井ノ川博行
令和2年5月15日付、公認会計士・監査審査会のホームページにおいて『新型コロナウイルス感染拡大に伴う令和2年公認会計士試験第II回短答式試験及び論文式試験の実施方針に係るお知らせとして、現時点の新型コロナウイルス感染症の拡大状況等を踏まえ、延期することとした令和2年公認会計士試験第II回短答式試験につきましては、現時点では、8月下旬を目途に実施することとして調整しております。また、これに伴いまして、令和2年の論文式試験(当初、本年8月21日~23日実施予定)につきましても、11月上中旬を目途に延期いたします。
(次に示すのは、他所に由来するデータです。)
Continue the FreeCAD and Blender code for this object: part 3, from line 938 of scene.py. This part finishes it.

』
と公表されました。
このような状況下において、受験生の皆様は非常に不安な毎日を送られていることと思います。
そこで、公認会計士受験予備校を30年以上運営してきた経験から、短答式本試験までの受験生の心構えや過ごし方についてアドバイスしたいと思います。
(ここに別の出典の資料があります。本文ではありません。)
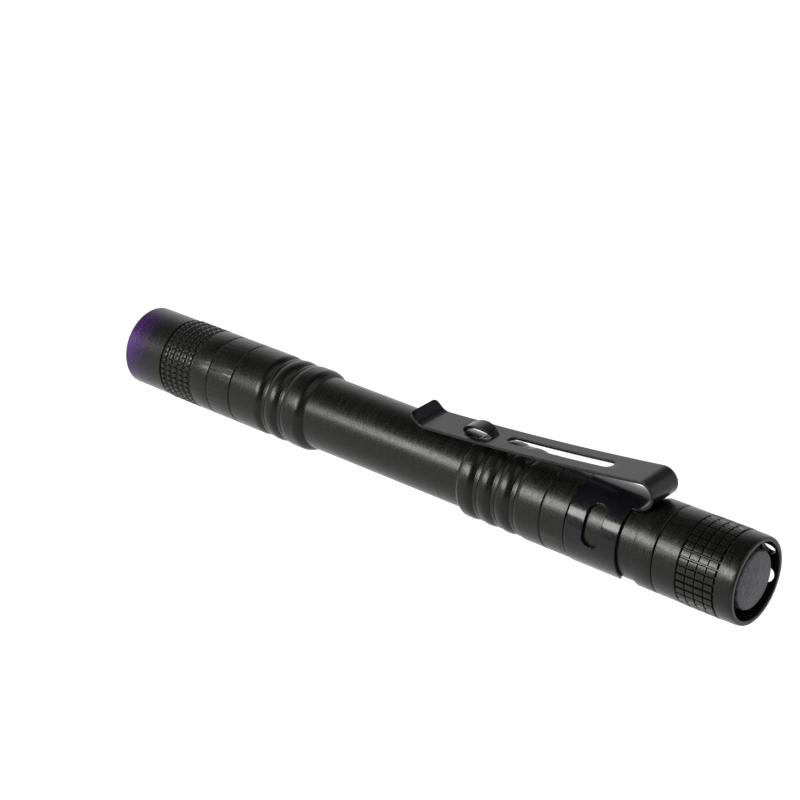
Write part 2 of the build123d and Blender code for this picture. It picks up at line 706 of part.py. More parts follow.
# lanced bridge: a strap pushed up out of the arm, open to both sides
STRAP_LAP = 0.4           # the strap's feet run on into the arm by this
crown = (BRIDGE_START + BRIDGE_END) / 2
along = crown / ARM_LENGTH
strap_top = ARM_TOP - 4 * ARM_SAG * along * (1 - along)
strap_under = strap_top - SHEET
with BuildPart() as strap:
    with BuildSketch(ARM_SIDE) as arch:
        with BuildLine():
            ThreePointArc(
                (BRIDGE_START - STRAP_LAP, strap_top),
                (crown, strap_top + BRIDGE_RISE),
                (BRIDGE_END + STRAP_LAP, strap_top),
            )
            Line((BRIDGE_END + STRAP_LAP, strap_top), (BRIDGE_END, strap_under))
            ThreePointArc(
                (BRIDGE_END, strap_under),
                (crown, strap_under + BRIDGE_RISE),
                (BRIDGE_START, strap_under),
            )
            Line((BRIDGE_START, strap_under), (BRIDGE_START - STRAP_LAP, strap_top))
        make_face()
    extrude(arch.sketch, amount=CLIP_WIDTH / 2, both=True)
    with BuildSketch(ARM_FACE) as plan:
        bowed(BRIDGE_START - STRAP_LAP, BRIDGE_END + STRAP_LAP, BRIDGE_FOOT, BRIDGE_WAIST)
    extrude(plan.sketch, amount=3 * FOLD_R, both=True, mode=Mode.INTERSECT)
with clip_arm:
    add(strap.part)
save(clip_arm, "clip_arm")
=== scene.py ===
import json
from math import acos, atan2, cos, pi, radians, sin, tan

import bmesh
import bpy
import numpy as np
from mathutils import Matrix, Vector


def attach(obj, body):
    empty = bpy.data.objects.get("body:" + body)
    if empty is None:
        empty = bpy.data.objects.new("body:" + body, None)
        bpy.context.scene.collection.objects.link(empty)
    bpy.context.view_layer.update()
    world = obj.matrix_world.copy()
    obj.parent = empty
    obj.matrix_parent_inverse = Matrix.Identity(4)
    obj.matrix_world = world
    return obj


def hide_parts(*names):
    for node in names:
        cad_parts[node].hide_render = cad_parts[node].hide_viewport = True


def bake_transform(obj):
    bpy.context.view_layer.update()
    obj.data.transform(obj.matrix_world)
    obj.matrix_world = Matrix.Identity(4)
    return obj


# Counterfeit detector pen: a black anodised ultraviolet torch with a stamped pocket clip.
# Stations are millimetres along the barrel from the lens end, radii are from its axis, and
# angles run from the clip's side (straight up) towards +Y.  Blender's units are metres.

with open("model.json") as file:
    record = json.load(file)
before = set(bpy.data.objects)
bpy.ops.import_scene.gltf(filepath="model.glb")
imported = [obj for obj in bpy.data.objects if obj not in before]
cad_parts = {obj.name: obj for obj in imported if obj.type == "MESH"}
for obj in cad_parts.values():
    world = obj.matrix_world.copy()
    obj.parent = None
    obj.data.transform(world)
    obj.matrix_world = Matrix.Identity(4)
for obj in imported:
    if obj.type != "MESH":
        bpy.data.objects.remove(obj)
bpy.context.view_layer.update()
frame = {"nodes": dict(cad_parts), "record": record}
nodes = frame["nodes"]

MM = 0.001
LENGTH = 130.0
AXIS_Z = 7.30

# ---------------------------------------------------------------- turned outside
BARREL_R = 7.25
BEZEL_R = 7.17
KNURL_R = 7.30
WAIST_R = 6.40
SEAT_R = 6.86
GROOVE_R = 6.60
BORE_R = 5.40
FIT = 0.05
EDGE = 0.15
SHARP = 40.0                    # degrees between faces that makes a sharp edge

BEZEL_END = 8.90
HEAD_KNURL = (9.15, 1.46, 5, 44)       # start, pitch, columns, rows
HEAD_LINE = 20.70
HEAD_LINE_HALF = 0.18
HEAD_LINE_DEPTH = 0.16
HEAD_JOINT = 26.20
FRONT_RIBS = (33.60, 37.35)
WAIST_START = 42.90
WAIST_END = 76.90
REAR_RIBS = (80.50, 84.20, 87.95)
RIB_SHOULDER = (-1.47, -0.04)   # stations of a rib's profile, from its corner
RIB_FLOOR_END = 0.32
RIB_STRIP = (0.36, 1.07)
RIB_NOTCH = 1.13
RIB_STEP = 1.23
RIB_CREST = 2.08
RIB_STRIP_DEPTH = 0.16          # depths of the profile, below the barrel
RIB_NOTCH_DEPTH = 0.24
RIB_STEP_DEPTH = 0.14
RIB_CREST_DEPTH = 0.13
TUBE_LINE = 94.35
TUBE_LINE_HALF = 0.22
TUBE_LINE_DEPTH = 0.24
SEAT_START = 99.10
SEAT_END = 111.80
TAIL_JOINT = 115.60
TAIL_KNURL = (120.10, 1.64, 4, 36)
KNURL_DEPTH = 0.34
KNURL_RIM = 0.15                # the ring runs this far past its cells
HEAD_AROUND = (0.05, 0.14, 0.10)    # half cut, wall and crown's fall, as shares of a cell
HEAD_ALONG = (0.10, 0.16, 0.34)
TAIL_AROUND = (0.07, 0.10, 0.06)
TAIL_ALONG = (0.02, 0.05, 0.03)

THREAD_R = 6.35
THREAD_ROOT = 5.95
THREAD_PITCH = 0.80
THREAD_STEP = 0.066             # between stations on a thread
HEAD_THREAD_START = 21.80
TAIL_THREAD_END = 119.60
SEAL_OFFSET = 0.75
SEAL_GROOVE_R = 5.84
SEAL_GROOVE_WIDTH = 0.66

# ---------------------------------------------------------------- inside of head and tail
LENS_LIP = 2.30
BEZEL_MOUTH_R = 5.45
BEZEL_LIP_R = 4.95
BEZEL_BORE_R = 5.90
BEZEL_THREAD_R = 6.45
BEZEL_THREAD_END = 12.90
PILL_R = 6.20
PILL_END = 21.70
TAIL_BORE_R = 5.90
TAIL_BORE_START = 119.70
LIP_START = 125.75
LIP_END = 126.45
BOOT_R = 4.85
BOOT_TOP = 129.80
BOOT_CROWN = 129.96             # middle of the slightly domed face
BOOT_DOME = 0.018               # the face falls by this times its radius squared
COIL_BLEND = (122.2, 124.0)     # two stations along the spring under the button
BOOT_WALL = 0.60
FLANGE_START = 125.05
TAIL_RIM_BORE_R = 6.35
TAIL_RIM_R = 7.05
LANYARD_R = 1.20
LANYARD_STATION = 128.20
LANYARD_ANGLES = (67.0, 110.0)  # degrees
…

全受験生にお伝えしたいことは、「短答式本試験が約3ヵ月延期になったことを前向きにとらえていただきたい」ということです。
次に、学習進度に合わせたアドバイスをします。
■万全な準備をしてきた方へ
まず、万全な体制で準備されてこられた受験生の方は、計画が狂って暗記の準備等をもう一度、計画し直さなければならないかと思いますが、前向きにとらえて、不十分な点はなかったかどうかを確認する時間が与えられたと考えてほしいものです。
また、計算についても間違えない工夫の機会を与えてもらったと考えるようにしてはいかがでしょうか。
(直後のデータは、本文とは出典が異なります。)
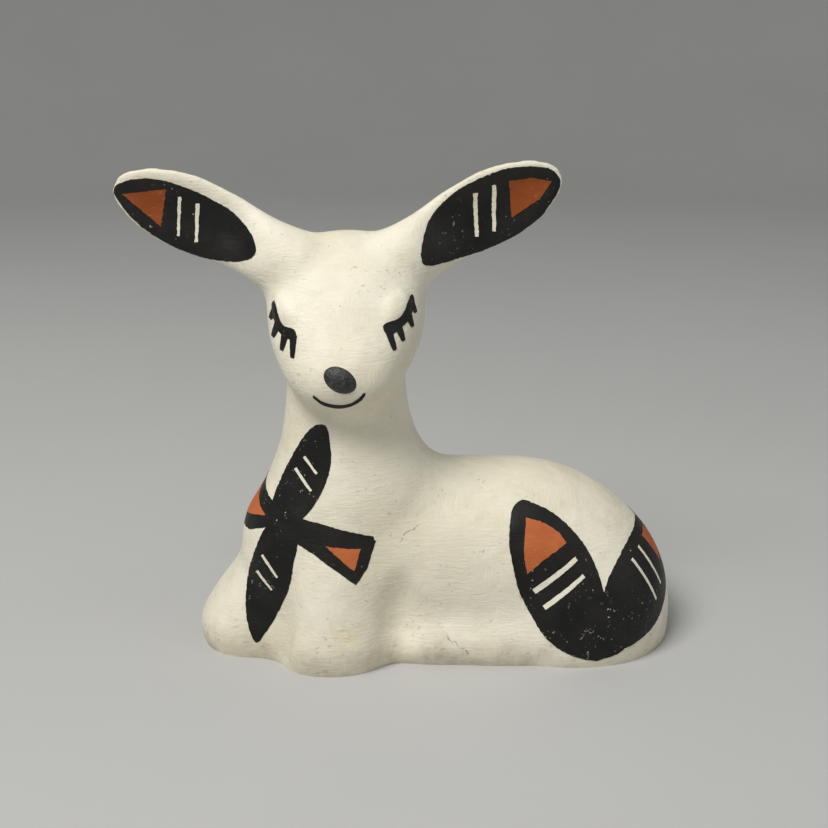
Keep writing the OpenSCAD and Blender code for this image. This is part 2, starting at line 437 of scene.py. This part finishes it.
rest = same_again(figure, "torso_clay")
part_off("ear_left_clay", slab((2.6, 0, 55), (0.9, 0, 0.42), 40), "ear_left")
part_off("ear_right_clay", slab((-19.2, 0, 54.6), (-0.9, 0, 0.42), 40), "ear_right")
for node in ("eyelid_left", "eyelid_right"):
    part_off(node + "_clay", around(node, 0.5 * MM), node)
part_off("head_clay", slab((-8, -10, 35.6), (0, -0.5, 0.85)), "head")
part_off("neck_clay", slab((-8, 0, 24.5), (-0.22, 0, 0.95)), "neck")
for node in ("foreleg_left", "foreleg_right", "hind_leg_left", "hind_leg_right"):
    part_off(node + "_clay", around(node, 0.8 * MM), node)
hand_over(rest, "torso")


# ---- Paints ----
# Black and orange earth colours, brushed over the slip in one thin coat. The brush leaves
# a slightly ragged edge, and the black is worn through to the slip in small flecks.

# 1 on small dots, one to a cell, only in the share of the cells that is asked for
def dots(tree, place, scale, size, share):
    cells = put(tree, "TexVoronoi", {"Vector": place, "Scale": scale})
    chosen = put(tree, "SeparateColor", {"Color": cells.outputs["Color"]}).outputs[0]
    near = spread(tree, cells.outputs["Distance"], size, size * 0.5)
    return sums(tree, "MULTIPLY", near, spread(tree, chosen, share, share - 0.01))


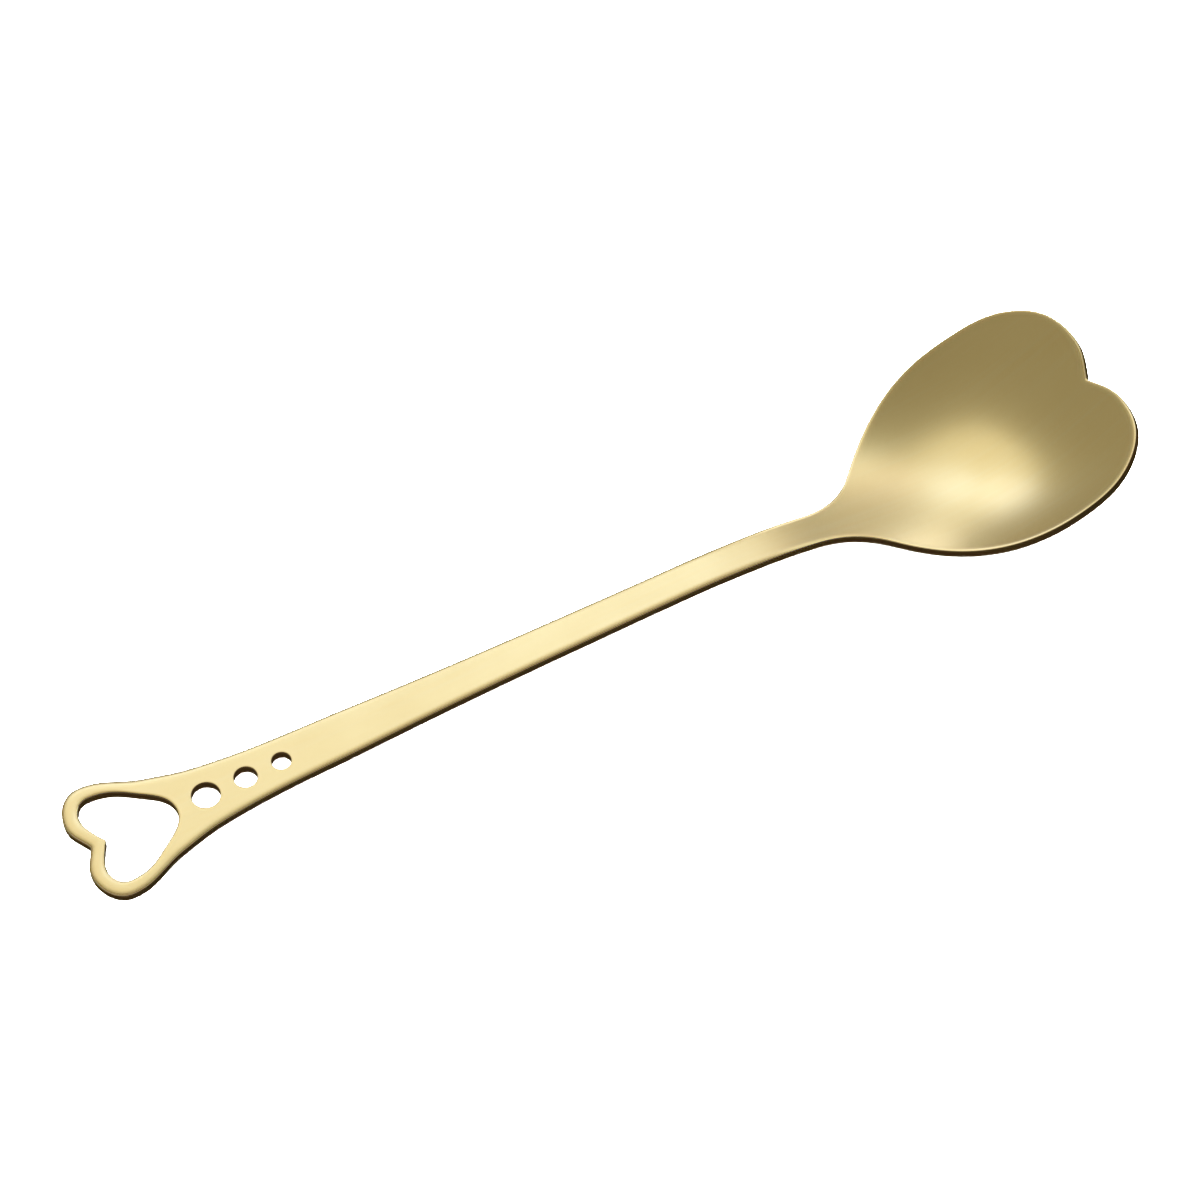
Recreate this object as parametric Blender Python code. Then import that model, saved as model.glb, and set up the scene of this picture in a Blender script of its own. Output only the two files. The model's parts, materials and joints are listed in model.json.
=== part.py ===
"""Heart-shaped dessert spoon, stamped and pressed from one sheet of gold-coated stainless steel.

A flat blank is cut from the sheet with a heart at each end, its edge is rounded, and the heart loop and
three round holes are punched in the handle. The blank is then bent down at the neck and dished into a
bowl. The spoon lies on a table, bowl up: +X runs from the handle end to the bowl tip, +Z is up, and the
origin is under the middle of its box. Lengths in the tables are in millimetres.
"""

import math

import bmesh
import bpy
import numpy as np
from mathutils import Matrix

MM = 0.001
SAME_PLACE = 1e-6  # metres
SLOPE_STEP = 0.05  # how far to each side, in millimetres, a slope is measured

# Sheet
HANDLE_THICKNESS = 1.4
BOWL_THICKNESS = 1.2
THINNING = (98.0, 122.0)
EDGE_RADIUS = 0.15

# Half of the outline in plan: x along the spoon from the notch of the handle's heart, y across, and the
# heading of the line there in degrees. Between two points runs a cubic whose handles are PULL times the
# distance between them.
PULL = 0.38
OUTLINE = (
    (-0.15, 0.0, 90.0),  # notch of the handle's heart
    (-0.25, 0.3, 116.0),
    (-1.8, 4.2, 90.0),  # end of its lobe
    (2.1, 9.1, 0.0),  # side of its lobe
    (10.4, 6.3, -15.8),
    (17.0, 4.7, -8.0),
    (39.0, 3.4, -2.4),
    (79.0, 2.55, -0.5),
    (107.7, 2.55, 0.0),  # neck
    (117.8, 6.6, 45.5),  # shoulder
    (139.6, 17.4, 0.0),  # widest place of the bowl
    (149.7, 14.7, -38.3),
    (153.6, 5.8, -90.0),  # end of the bowl's lobe
    (152.04, 0.2, -112.0),
    (152.0, 0.0, -90.0),  # notch of the bowl's heart
)
# Half of the heart opening, in the same form.
HEART_OPENING = (
    (2.1, 0.0, 90.0),
    (1.6, 0.9, 117.0),
    (0.4, 4.4, 90.0),
    (2.55, 6.95, 0.0),
    (8.2, 4.75, -37.0),
    (12.1, 0.0, -90.0),
)
# Round holes: place along the handle, diameter.
ROUND_HOLES = ((16.4, 3.8), (22.15, 3.1), (27.35, 2.6))

# Pressed form of the top face, above the plane of the flat handle: the height of the middle line, and
# the bowl's crosswise curve, which adds the second value times y squared.
MIDDLE_LINE = (
    (88.0, 0.0),
    (96.0, -0.3),
    (104.0, -1.15),
    (110.0, -2.4),
    (116.0, -3.6),
    (122.0, -4.5),
    (131.0, -4.85),
    (139.5, -3.1),
    (147.5, 1.15),
    (152.0, 4.35),
)
CROSS_CURVE = (
    (102.0, 0.0),
    (112.0, 0.0053),
    (122.0, 0.0108),
    (132.0, 0.0143),
    (140.0, 0.0144),
    (148.0, 0.0113),
    (154.0, 0.0082),
)

# Fineness. A run between two points of an outline is cut into steps that turn at most TURN_STEP degrees
# and are at most LONGEST_STEP long. Past SLICES_FROM the blank is cut into cells, which can bend.
TURN_STEP = 6.0
LONGEST_STEP = 8.0
LEAST_STEPS = 3
HOLE_SIDES = 32
EDGE_STEPS = 1
SLICES_FROM = 88.0
SLICE_ALONG = 2.0
SLICE_ACROSS = 2.5
SLICE_MARGIN = 1.0  # no cut runs nearer than this to the tip or to the widest place
LAST_PUNCHED = 32.0  # all the punched holes end before this place
LEVEL = 0.999  # a face is level when its normal's upward part is more than this
SHARP_ANGLE = 35.0
TILT_ROUNDS = 20

# Finish
GOLD = (0.86, 0.68, 0.36, 1.0)
GOLD_ROUGHNESS = 0.28


def clear_scene():
    for obj in list(bpy.data.objects):
        bpy.data.objects.remove(obj, do_unlink=True)


def new_collection(name):
    collection = bpy.data.collections.new(name)
    bpy.context.scene.collection.children.link(collection)
    return collection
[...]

「勝って兜の緒を締めよ」ということわざがあるように、念には念を入れていただきたいです。
■準備に不安のある方へ
次に、ある程度の受験勉強の準備はなされているが、部分的には十分ではない受験生の方には、その不十分な点が、本当に本試験で必要なものかどうかを再考してください。
それでも必要だと判断したならば、ある程度の時間をかけて自分のものにしてください。
その時に常に意識してほしいことは、不十分なところだけで一日の勉強を済ませるのではなく、必ず4科目すべてを回すような計画を立てて実行してください。
記憶は日ごとに薄れるものです。
忘れないためにもぜひ必要です。
また、惰性で勉強しないように勉強方法の工夫も必要かと思います。
例えば、今まで目次の順番通りに学習していたことを終わりの章から前に学習していくとか、簡単な論点や得意な論点から学習していたことを比較的難しい論点や苦手な論点から学習してみるといったことです。
人には必ず、弱い分野があるものです。その弱い分野をじっくり学習する時間に充てることも必要かと思います。